Shutter opening and closing rates are controlled by the shutteropening RiCamera option. The shutter interval is determined by the values passed to RiShutter.) In shutter-normalized time, the shutter interval is mapped to [0,1]. The basic version of the shutteropening option takes two parameters in this time:
Camera "world" "float shutteropening" [opentime closetime]
The shutter begins opening at time 0. The opentime is the time at which it becomes fully open. Between opentime and closetime the shutter remains fully open. At closetime, it begins closing, and it fully closes at time 1.
The following image shows a blue sphere moving from the screen left to screen right. The camera shutter opens and closes instantaneously, which is the default behavior if shutteropening is not given. The sphere is made artificially bright so that its blur shows up more. Because the shutter is completely open during the entire shutter interval, the motion samples are uniformly distributed, giving a constant blur:
By modifying the shutteropening parameters to [0.0 0.0], we can make the shutter still open instantaneously, but then spend the time between 0 and 1 closing at a constant speed. This generates the most samples at the beginning of the sphere's motion, at screen left, and gradually fewer samples as it moves across the screen, making the blur fade out to screen right.
Camera "world" "float shutteropening" [0.0 0.0]
Having this shutter spend the entire interval opening and then close instantaneously reverses the image and the blur fades in over the sphere's motion.
Camera "world" "float shutteropening" [1.0 1.0]
Since real camera shutters cannot move infinitely fast, they generally spend some nonzero amount of time opening, remain open for a bit, and then spend some nonzero amount of time closing. We can model this by having the shutter opening between 0 and 0.35, fully-open between 0.35 and 0.65, and closing between 0.65 and 1.

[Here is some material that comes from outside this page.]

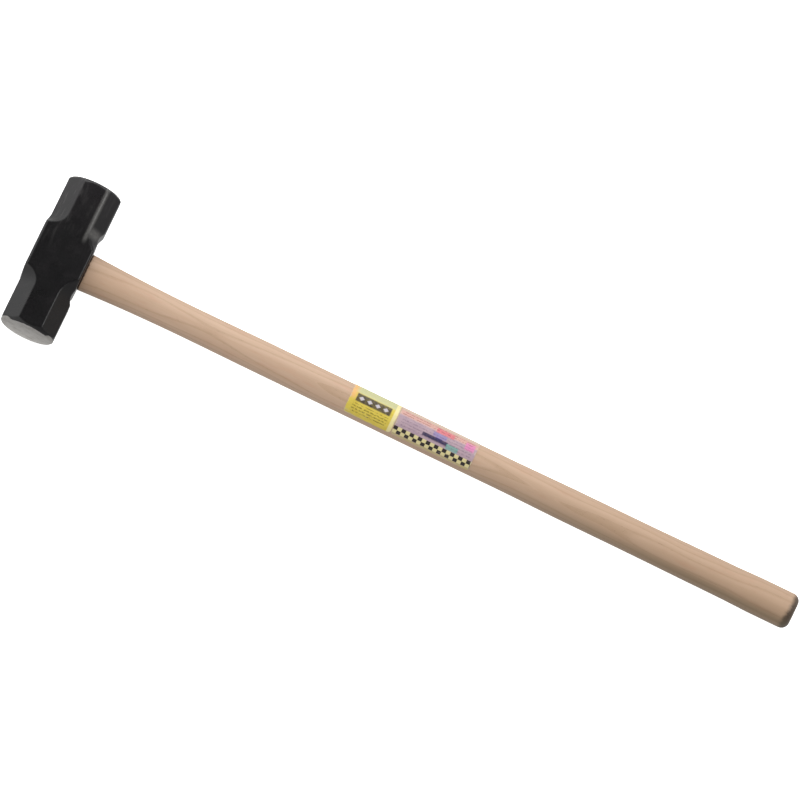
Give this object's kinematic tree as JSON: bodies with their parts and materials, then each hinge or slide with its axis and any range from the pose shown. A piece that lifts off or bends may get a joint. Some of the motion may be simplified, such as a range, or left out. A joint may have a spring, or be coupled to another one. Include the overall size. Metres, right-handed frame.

Camera "world" "float shutteropening" [0.35 0.65]
To approximate a real camera shutter even more accurately, we can relax the restriction that it opens and closes at a constant rate and model the acceleration of the shutter as it begins to open and the deceleration as it reaches its fully open or fully closed position. For this we need a more complex parametric description:
Camera "world" "float shutteropening" [opentime closetime c1 c2 d2 d2 e1 e2 f1 f2]
The first two parameters, opentime and closetime are the same as the simpler version of shutteropening; they are the times at which the shutter becomes fully open and at which it begins to close. The subsequent eight parameters represent four points on a graph representing the motion of the shutter:
The points c1,c2 and d1,d2 must lie in the axis-aligned rectangle with corners at (0,0) and (opentime,1) and are the control points of a bezier curve segment. Likewise, e1,e2 and f1,f2 are control points of a bezier curve between (closetime,1) and (1,0) and must lie in the axis-aligned rectangle with corners at those points. In addition, the bezier curve itself must be a function, i.e. its slope must never be infinite within the defined segment.
Here are images of the shutter taking the entire interval to open. The first is the same as before, with the shutter opening at a constant rate. The second bends the bezier curve segment down to make the shutter open very slowly at first and accelerate throughout the opening interval, going very fast at the point that it finally becomes fully open. This moves the distribution of motion samples even more towards the end of the shutter interval, so the streak at the beginning of the interval is less pronounced and it becomes brighter more sharply.
Camera "world" "float shutteropening" [1 1 0 0 1 1 1 1 1 1]
Camera "world" "float shutteropening" [1 1 0.8 0.1 0.9 0.2 1 1 1 1]
The sharper shutter opening curve preserves more of the static shape of the moving object and can be more aesthetically appealing.